Living right next door to the market, Gomez was the first person in the neighborhood to get a call from Singh on the night C.K. was shot.

According to Gomez and Singh, C.K. had been in the store by himself when two men from a rival gang spotted him. They got all puffed up and started arguing, but then C.K. turned away, easing the tension and ending the argument. But he pulled out his cell phone, and the two men assumed he was calling for reinforcements. One of them took C.K. by the hood of his sweatshirt and threw him onto his back in front of the cash register. Singh tried to intervene. He called the cops and Gomez, but the men continued to wrestle. Then, the third man decided to end it. He pulled out a gun and shot C.K. twice in the chest area, “under the ribs,” said Gomez, as if the shooter knew exactly how to make the shots fatal.

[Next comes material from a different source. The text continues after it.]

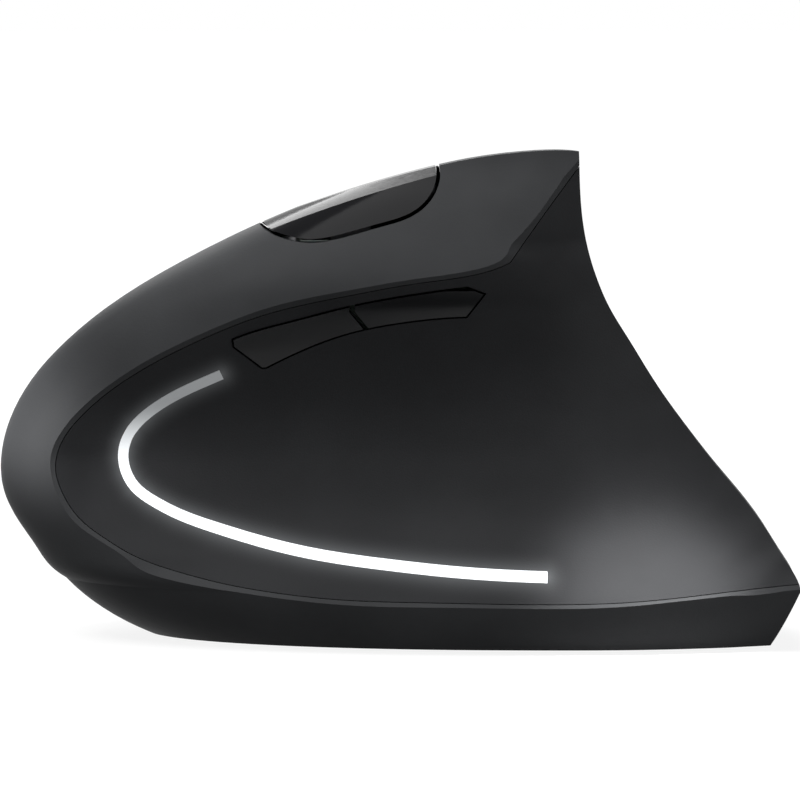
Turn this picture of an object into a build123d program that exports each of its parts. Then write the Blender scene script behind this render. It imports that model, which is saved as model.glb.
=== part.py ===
from build123d import *
import math
import os

# Overall size of the mouse, feet included
LENGTH = 120.0
WIDTH = 64.0
HEIGHT = 73.8

# Casing
WALL = 1.5
PANEL_THICK = 2.8
FOOT_THICK = 0.6
BASE_THICK = 1.8
BASE_GAP = 0.3
PARTING_RISE = 0.6
PALM_NEAR_SHARE = -0.328
HOLLOW_REACH = 9.0
CREASE_MARGIN = 0.8
SEAM_INSET = 6.5
INNER_TOP_SHARE = 0.92
CORE_TOP_SHARE = 0.95
CORE_DEPTH = 1.5
SEAM_GAP = 0.12
RIM_DEPTH = 1.0
FIT = 0.05
SLACK = 0.15
SKIN_TOLERANCE = 0.03
SMALL_CORNER = 0.6

# Finger side: the plane of the two click buttons and the wheel
WHEEL_REACH = 27.0
FINGER_X = WHEEL_REACH - LENGTH / 2
FINGER_HEIGHT_SHARE = 0.515
FINGER_Z = FINGER_HEIGHT_SHARE * HEIGHT
FINGER_TILT = 30.0
FINGER_YAW = 9.0
STRIP_WIDTH = 12.0
BUTTON_GAP = 0.45
BUTTON_REAR = 32.0
BUTTON_LOW = 25.0
BUTTON_HIGH = 28.0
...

Soon, the market was flooded with neighbors, but there were still no cops. C.K. had wandered to a back corner of the store and had collapsed. Somewhere, a woman was screaming her head off. When the paramedics arrived, Gomez helped shoo everyone out the door and then went back to C.K., who was lying in his own blood within a small circle of family. “I don’t want to die,” he said.

Edward Clark, the eloquent mayor of street corners, said he was one of the last people to see C.K. alive. Everybody had been moved outside, but he went to feel the man’s pulse to see if, at the heart, C.K. was still alive. While Clark watched, C.K.’s pulse simply stopped.

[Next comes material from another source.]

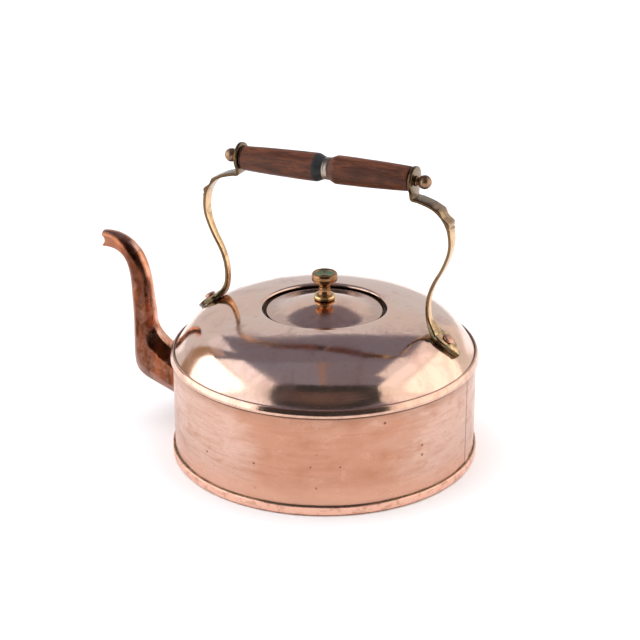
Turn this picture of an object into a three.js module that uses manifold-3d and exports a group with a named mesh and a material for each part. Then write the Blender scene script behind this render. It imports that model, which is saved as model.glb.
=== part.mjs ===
// Copper range kettle with a brass and wood bail, as an assembly of separate pieces.
// Millimetres, +Z up. The origin is the centre of the flat underside, on the body's axis.
// The spout points along -X ("front") and the handle runs along X above the lid.
import * as THREE from "three";
import { mergeVertices } from "three/addons/utils/BufferGeometryUtils.js";
import Module from "manifold-3d";

const wasm = await Module();
wasm.setup();

// ---- driving dimensions ----
const GAP = 0.3; // left between pieces that touch
const SHEET = 1.0; // copper sheet of the body
const ROUND = 56; // segments round the body
const FINE = 28; // segments round small turned pieces

const WALL_R = 119; // outside of the cylindrical wall
const HEM_R = 121.2; // outside of the folded hems at its foot and top
const BASE_HEM_TOP = 7.4;
const SHOULDER_HEM_LOW = 80;
const SHOULDER_Z = 85.4; // where the dome starts, inside its hem
const DOME_RIM_R = 53; // where the dome ends and the lip of the opening starts
const DOME_RIM_Z = 119.4;
const LIP_Z = 119.6;
const OPENING_R = 48.4;
const LEDGE_Z = 113.4; // the lid's rim rests here
const NECK_R = 43.4; // inside of the neck ring
const NECK_LOW = 98;

const LID_R = 45.6;
const LID_TOP = 126;
const LID_RIM_TOP = 117; // the flat outer ring of the lid, sunk below the lip
const LID_SHEET = 0.9;
const SKIRT_R = 42.9;
const SHANK_R = 2.5; // knob shank, handle rod and rivet shanks
const HOLE_CLEARANCE = 0.4;

const AXLE_Z = 232; // height of the handle rod
const HANDLE_X = 1.1; // the hand-fitted handle stands this far behind the body's axis
const EYE_X = 72.1; // middle of each strap's eye plate, from the handle's middle
const EYE_R = 11;
const EYE_THICK = 2.6;
const STRAP_THICK = 2.4;
const FOOT_THICK = 4.2;
const BALL_X = 80.2;
const BALL_R = 5.3;
const WAIST_X = 1.7; // the grip's collar, a little behind the middle
const WAIST_R = 8.6;
const WAIST_HALF = 2;
const BARREL_R = 11;
const BARREL_END_R = 9.4;
const BARREL_END_X = 69.2;

// ---- materials ----
const metal = (color, roughness) =>
  new THREE.MeshStandardMaterial({ color, roughness, metalness: 1 });
const copper = metal(0xd99a80, 0.22);
const wornCopper = metal(0xdb9c82, 0.38);
const spoutCopper = metal(0xb0654a, 0.4);
const brass = metal(0xb8874f, 0.3);
const agedBrass = metal(0x9c7a4c, 0.42);
const rivetCopper = metal(0xb86f55, 0.4);
const steel = metal(0x8b8782, 0.4);
const wood = new THREE.MeshStandardMaterial({ color: 0x6b3f2c, roughness: 0.5, metalness: 0 });

const kettle = new THREE.Group();

function place(name, geometry, material) {
  const mesh = new THREE.Mesh(geometry, material);
  mesh.name = name;
  kettle.add(mesh);
  return mesh;
}

// ---- geometry helpers ----
const v2 = (x, y) => new THREE.Vector2(x, y);
const v3 = (x, y, z) => new THREE.Vector3(x, y, z);

// Turns a profile of (radius, height) round Z.
function turned(path, segments = FINE, divisions = 6) {
  const points = path.getPoints ? path.getPoints(divisions) : path;
  return new THREE.LatheGeometry(points, segments).rotateX(Math.PI / 2);
}

// The same, lying along X: the profile's height is measured along X.
function turnedAlongX(path, segments = FINE, divisions = 6) {
  return turned(path, segments, divisions).rotateY(Math.PI / 2);
}

// A closed body from rings of points, each ring with as many points as the next.
function loft(rings) {
  const count = rings[0].length;
  const points = rings.flat();
  const index = [];
  for (let r = 0; r + 1 < rings.length; r++)
    for (let i = 0; i < count; i++) {
      const a = r * count + i;
      const b = r * count + ((i + 1) % count);
      index.push(a, b, b + count, a, b + count, a + count);
    }
  const cap = (start, flip) => {
    for (let i = 1; i + 1 < count; i++)
      index.push(...(flip ? [start, start + i + 1, start + i] : [start, start + i, start + i + 1]));
  };
  cap(0, true);
  cap((rings.length - 1) * count, false);
  return new THREE.BufferGeometry().setFromPoints(points).setIndex(index);
}

function solid(geometry) {
  const bare = geometry.clone();
  for (const name of Object.keys(bare.attributes)) if (name !== "position") bare.deleteAttribute(name);
  const merged = mergeVertices(bare, 1e-4);
  return new wasm.Manifold(
    new wasm.Mesh({
      numProp: 3,
      vertProperties: merged.attributes.position.array,
      triVerts: new Uint32Array(merged.index.array),
    }),
  );
}

function geometryOf(manifold) {
  const mesh = manifold.getMesh();
  return new THREE.BufferGeometry()
    .setAttribute("position", new THREE.BufferAttribute(mesh.vertProperties, mesh.numProp))
    .setIndex(new THREE.BufferAttribute(mesh.triVerts, 1));
}

// A cylinder from one point to another, for drilling.
function drill(from, to, radius, segments = 24) {
  const along = to.clone().sub(from);
  const geometry = new THREE.CylinderGeometry(radius, radius, along.length(), segments);
  const turn = new THREE.Quaternion().setFromUnitVectors(v3(0, 1, 0), along.clone().normalize());
  geometry.applyQuaternion(turn);
  const middle = from.clone().add(to).multiplyScalar(0.5);
  return solid(geometry.translate(middle.x, middle.y, middle.z));
}

// ---- the dome's profile, in (radius, height) ----
const domeCurve = new THREE.CubicBezierCurve(
  v2(118, SHOULDER_Z),
  v2(106.5, 98.5),
  v2(106, 115.5),
  v2(DOME_RIM_R, DOME_RIM_Z),
);

// A point on the dome at a radius, with its outward normal.
function onDome(radius) {
  let low = 0;
  let high = 1;
  for (let i = 0; i < 40; i++) {
    const middle = (low + high) / 2;
    if (domeCurve.getPoint(middle).x > radius) low = middle;
    else high = middle;
  }
  const tangent = domeCurve.getTangent(low);
  return { point: domeCurve.getPoint(low), normal: v2(tangent.y, -tangent.x) };
}

function offDome(radius, height) {
  const { point, normal } = onDome(radius);
  return point.clone().addScaledVector(normal, height);
}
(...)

Memorials like the one that plastered the Washington Market with prayers and notes, said Gomez, are how the neighborhood shows its grief. That’s why everybody wanted a little bit of the romance of his death and pointed out that their sister or their cousin went with his brother or his cousin. With the memorial, said Gomez, the island dwellers around the Washington Market didn’t have to be so tough for once. It was safe, finally, to just pour out their hearts.